Friday, August 25, 2017

Understanding How Minimum Wage Affects Spending and Debt

Photo by Irina on Unsplash
The federal minimum wage has remained steady since 2009 at a rate of approximately $7.25. State and local laws, however, have ensured that workers from coast-to-coast have been able to meet the constant rise in the standard of living in their areas by raising the minimum wage in order to ensure individual needs can be met. 

Minimum Wage

Yet, organized labor and anti-poverty groups continue to push for ever more regulations at the federal level. Even though the idea remains popular with the general populous, researchers evaluating the benefits of such a move have found clear racial and partisan differences when it comes to support. 

Like throwing a stone into a pond, there is a ripple effect that cannot be ignored. Here are a few facts to keep in mind when deciding whether or not you should support the proposed change in the minimum wage.

Spending and the Minimum Wage

A research project based on a Consumer Expenditure Survey found that following a year when the minimum wage was raised by $1, spending rose, on average, $700 per quarter in homes where minimum wage workers lived. 

The extra money was frequently spent on durable goods especially on new trucks and cars. Unfortunately, such purchases were often financed purchases. When evaluating spending response data, two facts comes to light. 

First, the total spending increase primarily happens during the first quarter after the minimum wage is increased rather than before despite the fact laws are usually passed up to 18 months in advance. 

Secondly, spending remains at that level before beginning a slow decline to pre-hike levels but only after many months.
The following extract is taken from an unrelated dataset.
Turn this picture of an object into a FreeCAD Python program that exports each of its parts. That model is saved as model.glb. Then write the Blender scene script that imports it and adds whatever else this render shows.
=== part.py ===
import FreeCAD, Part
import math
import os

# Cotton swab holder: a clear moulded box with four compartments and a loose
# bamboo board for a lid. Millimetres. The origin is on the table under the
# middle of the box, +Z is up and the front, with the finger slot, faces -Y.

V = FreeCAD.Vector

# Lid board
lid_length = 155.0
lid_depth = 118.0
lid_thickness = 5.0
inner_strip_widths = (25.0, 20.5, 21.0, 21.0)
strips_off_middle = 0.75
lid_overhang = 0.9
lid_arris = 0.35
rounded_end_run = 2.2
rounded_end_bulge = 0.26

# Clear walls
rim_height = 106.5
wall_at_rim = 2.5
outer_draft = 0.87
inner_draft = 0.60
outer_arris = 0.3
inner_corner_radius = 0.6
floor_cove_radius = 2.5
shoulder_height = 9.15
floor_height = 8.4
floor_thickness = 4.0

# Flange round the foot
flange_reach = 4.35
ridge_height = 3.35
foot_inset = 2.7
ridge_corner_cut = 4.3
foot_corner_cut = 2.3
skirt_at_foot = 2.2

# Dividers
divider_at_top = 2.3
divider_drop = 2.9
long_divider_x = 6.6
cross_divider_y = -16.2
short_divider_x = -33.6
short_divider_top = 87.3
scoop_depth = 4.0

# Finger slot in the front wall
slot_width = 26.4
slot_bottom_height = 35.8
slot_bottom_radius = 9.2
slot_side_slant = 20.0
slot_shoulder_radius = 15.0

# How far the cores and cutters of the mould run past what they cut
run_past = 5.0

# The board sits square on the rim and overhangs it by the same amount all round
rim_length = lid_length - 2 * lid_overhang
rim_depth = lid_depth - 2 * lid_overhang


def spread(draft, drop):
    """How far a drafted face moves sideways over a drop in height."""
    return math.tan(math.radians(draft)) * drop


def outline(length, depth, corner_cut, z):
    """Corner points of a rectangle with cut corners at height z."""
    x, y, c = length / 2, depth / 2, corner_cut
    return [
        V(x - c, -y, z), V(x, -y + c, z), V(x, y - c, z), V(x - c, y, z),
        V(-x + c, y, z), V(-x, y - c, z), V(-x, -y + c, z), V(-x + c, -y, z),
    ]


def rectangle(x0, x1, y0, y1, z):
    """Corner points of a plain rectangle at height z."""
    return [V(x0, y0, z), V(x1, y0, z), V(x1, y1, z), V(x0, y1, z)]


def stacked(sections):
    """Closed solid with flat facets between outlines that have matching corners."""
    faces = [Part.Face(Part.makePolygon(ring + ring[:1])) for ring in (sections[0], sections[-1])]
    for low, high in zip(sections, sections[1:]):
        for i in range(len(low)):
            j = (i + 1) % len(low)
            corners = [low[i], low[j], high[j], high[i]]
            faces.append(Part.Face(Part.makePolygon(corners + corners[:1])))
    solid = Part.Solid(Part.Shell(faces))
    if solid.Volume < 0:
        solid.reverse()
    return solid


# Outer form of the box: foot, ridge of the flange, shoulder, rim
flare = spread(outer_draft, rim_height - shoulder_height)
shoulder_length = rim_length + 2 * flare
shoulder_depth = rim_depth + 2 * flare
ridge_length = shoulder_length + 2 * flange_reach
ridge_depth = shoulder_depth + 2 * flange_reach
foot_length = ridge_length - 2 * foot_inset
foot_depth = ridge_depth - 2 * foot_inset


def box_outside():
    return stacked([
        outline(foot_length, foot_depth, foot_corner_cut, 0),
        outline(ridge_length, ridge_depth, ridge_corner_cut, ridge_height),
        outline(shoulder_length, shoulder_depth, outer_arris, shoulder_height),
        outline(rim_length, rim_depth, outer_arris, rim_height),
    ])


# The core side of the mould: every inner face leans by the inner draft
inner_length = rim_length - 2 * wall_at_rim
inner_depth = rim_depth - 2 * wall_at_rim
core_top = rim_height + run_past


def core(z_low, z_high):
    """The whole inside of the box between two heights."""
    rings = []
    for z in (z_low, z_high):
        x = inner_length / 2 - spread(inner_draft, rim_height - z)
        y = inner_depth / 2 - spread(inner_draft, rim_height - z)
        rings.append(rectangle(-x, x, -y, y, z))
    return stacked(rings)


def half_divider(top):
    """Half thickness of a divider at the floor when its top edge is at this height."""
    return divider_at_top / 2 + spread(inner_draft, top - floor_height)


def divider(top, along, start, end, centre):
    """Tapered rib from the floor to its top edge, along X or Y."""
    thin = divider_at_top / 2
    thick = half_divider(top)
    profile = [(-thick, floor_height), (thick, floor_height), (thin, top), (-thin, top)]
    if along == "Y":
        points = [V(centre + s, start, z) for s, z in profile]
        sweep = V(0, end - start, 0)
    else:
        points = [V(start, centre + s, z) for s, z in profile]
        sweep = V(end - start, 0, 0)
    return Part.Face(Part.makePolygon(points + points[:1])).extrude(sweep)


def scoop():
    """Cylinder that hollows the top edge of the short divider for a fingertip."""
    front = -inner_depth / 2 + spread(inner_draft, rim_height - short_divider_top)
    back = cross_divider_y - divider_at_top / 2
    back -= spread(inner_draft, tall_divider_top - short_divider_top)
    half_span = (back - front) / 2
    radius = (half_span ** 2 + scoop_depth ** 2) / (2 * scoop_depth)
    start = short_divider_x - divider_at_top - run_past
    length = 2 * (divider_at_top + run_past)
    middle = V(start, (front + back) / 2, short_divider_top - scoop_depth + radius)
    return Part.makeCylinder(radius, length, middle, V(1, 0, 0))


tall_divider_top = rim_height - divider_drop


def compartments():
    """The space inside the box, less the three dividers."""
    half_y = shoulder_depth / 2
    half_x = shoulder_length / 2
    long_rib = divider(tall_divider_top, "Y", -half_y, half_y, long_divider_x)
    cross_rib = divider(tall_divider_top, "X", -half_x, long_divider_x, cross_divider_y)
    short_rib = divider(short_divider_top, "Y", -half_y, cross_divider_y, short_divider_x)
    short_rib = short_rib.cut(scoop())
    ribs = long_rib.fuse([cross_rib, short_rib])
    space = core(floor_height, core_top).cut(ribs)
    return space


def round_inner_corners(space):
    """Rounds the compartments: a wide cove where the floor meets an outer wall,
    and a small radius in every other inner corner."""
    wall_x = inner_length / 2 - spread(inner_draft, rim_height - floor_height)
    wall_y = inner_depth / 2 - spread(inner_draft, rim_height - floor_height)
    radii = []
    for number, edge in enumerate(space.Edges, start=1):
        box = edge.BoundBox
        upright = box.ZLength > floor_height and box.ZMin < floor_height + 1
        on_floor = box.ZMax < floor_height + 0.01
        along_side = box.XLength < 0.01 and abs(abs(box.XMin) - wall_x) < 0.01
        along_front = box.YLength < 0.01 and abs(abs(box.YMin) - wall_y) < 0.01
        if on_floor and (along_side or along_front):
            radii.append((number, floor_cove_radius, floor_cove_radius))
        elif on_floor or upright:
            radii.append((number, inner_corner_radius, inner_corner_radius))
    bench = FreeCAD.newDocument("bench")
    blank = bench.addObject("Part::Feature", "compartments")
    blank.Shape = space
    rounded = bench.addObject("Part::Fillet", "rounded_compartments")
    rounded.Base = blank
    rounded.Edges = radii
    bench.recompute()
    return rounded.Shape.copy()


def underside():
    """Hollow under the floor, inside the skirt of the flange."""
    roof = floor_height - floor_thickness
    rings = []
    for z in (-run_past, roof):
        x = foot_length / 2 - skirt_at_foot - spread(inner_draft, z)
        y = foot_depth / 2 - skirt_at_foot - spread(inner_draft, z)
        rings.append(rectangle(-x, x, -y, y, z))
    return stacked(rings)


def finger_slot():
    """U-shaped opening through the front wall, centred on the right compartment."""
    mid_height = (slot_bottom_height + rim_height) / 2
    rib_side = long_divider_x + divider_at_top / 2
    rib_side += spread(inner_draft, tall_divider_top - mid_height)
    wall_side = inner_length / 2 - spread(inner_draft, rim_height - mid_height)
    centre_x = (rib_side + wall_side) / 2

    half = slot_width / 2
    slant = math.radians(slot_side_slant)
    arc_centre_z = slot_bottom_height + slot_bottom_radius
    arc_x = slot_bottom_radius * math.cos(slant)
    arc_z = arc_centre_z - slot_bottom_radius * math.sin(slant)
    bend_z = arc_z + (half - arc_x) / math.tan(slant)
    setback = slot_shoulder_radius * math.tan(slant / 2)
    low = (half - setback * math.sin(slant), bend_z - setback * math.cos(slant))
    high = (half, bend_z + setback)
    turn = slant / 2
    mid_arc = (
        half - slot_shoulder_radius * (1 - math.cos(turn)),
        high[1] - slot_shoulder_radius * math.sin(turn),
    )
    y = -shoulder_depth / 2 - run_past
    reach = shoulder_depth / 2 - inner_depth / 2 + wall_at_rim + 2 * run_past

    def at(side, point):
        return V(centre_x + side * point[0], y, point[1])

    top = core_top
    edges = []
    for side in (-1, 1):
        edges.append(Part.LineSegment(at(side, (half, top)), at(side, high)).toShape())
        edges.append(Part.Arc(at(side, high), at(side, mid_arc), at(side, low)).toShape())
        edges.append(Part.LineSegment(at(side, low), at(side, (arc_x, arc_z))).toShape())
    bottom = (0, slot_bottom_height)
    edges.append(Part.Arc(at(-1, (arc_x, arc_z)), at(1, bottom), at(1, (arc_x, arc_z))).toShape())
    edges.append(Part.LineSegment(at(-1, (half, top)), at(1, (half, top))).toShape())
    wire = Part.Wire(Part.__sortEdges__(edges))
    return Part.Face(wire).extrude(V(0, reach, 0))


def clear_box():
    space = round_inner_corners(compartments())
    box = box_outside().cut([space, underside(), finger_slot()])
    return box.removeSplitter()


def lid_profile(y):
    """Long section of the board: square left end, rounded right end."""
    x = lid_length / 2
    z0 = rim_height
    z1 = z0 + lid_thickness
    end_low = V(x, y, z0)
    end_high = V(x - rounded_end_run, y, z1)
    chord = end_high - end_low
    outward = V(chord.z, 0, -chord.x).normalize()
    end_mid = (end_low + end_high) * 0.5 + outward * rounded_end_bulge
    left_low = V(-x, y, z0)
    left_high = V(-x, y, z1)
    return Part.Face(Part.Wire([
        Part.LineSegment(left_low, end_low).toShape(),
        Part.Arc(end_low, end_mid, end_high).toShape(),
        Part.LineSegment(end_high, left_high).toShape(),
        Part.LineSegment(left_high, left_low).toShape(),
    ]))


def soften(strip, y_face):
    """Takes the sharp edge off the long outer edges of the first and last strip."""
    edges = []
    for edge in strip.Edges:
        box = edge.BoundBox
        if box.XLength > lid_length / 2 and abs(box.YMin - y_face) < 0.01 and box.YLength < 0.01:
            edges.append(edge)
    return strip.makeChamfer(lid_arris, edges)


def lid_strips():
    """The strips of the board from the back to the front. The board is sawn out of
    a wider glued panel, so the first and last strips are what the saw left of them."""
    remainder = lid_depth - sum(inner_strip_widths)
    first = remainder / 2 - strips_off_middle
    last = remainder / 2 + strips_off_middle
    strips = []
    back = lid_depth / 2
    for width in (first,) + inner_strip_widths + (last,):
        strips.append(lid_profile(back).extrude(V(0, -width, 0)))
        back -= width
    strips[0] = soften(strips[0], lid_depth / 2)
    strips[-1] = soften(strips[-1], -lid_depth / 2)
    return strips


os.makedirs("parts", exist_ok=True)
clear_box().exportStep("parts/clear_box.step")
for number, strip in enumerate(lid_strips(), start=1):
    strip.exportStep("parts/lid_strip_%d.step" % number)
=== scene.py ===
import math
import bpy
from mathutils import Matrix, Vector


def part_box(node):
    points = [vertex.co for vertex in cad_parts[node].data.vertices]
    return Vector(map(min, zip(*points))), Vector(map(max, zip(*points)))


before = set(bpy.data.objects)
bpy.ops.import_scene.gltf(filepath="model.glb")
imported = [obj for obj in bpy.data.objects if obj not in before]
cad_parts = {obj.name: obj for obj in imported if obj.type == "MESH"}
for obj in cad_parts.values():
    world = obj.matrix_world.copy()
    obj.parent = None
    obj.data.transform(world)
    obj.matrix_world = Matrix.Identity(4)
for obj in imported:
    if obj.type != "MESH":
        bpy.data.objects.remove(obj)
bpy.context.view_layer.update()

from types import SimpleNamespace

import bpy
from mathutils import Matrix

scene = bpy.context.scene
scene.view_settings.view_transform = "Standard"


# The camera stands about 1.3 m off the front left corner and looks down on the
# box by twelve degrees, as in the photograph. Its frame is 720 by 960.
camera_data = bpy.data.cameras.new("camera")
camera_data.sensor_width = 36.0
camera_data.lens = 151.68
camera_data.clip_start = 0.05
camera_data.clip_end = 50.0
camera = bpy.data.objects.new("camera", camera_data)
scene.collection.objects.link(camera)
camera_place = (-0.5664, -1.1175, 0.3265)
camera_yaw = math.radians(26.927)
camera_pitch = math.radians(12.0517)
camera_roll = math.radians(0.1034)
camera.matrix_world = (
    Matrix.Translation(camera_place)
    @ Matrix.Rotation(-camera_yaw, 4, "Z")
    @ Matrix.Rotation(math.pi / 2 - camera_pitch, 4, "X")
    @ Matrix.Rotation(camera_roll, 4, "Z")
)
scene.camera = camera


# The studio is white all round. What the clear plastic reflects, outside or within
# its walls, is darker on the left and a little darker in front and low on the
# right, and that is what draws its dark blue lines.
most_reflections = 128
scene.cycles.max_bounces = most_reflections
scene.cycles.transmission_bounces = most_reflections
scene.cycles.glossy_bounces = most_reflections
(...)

In other words, spending increases more than earnings immediately after a hike.

Debt and the Minimum Wage

The same aforementioned survey found that household debt that included autos, home equity and credit card debt rose during the first year after a minimum wage increase in homes where the total income was below $20,000 per year. 

Those households likely included the most minimum wage workers. It was also discovered that in higher-income households, the same did not hold true. In fact, there was very little change when it came to spending that resulted in debt. 

Just as with spending declining months after a wage hike has been instituted, so does debt. In fact, by the end of the second year it declines significantly. What the pattern proves is that much of the early consumption response is, in fact, debt-financed spending.

Aggregate Spending and the Sunshine Act

Although the research study mentioned above provided valuable insight into consumer spending-debt response to minimum wage increases, it was limited to subject reports by survey which are limited and, depending on the subject, sometimes even suspect. 

In response, legislation has been proposed in the form of the Aggregate Spending and the Sunshine Act which would require individual business domains to report transactions related to research and development, medical affairs, manufacturing, consumer spending and other types of transactions that must be taken into consideration when evaluating the true impact of raising the minimum wage.

In order for the government to make an informed decision on the issue of whether or not to raise the minimum wage, a robust master customer data file is required. Although the Consumer Expenditure Survey has been insightful, it is lacking. 

It is anticipated that it will take the collection of huge amounts of transactional data to determine the true impact of wage changes. It will become the linchpin in new compliance reporting designed to bring greater transparency to financial transactions and ensure that minimum wage workers are not left behind.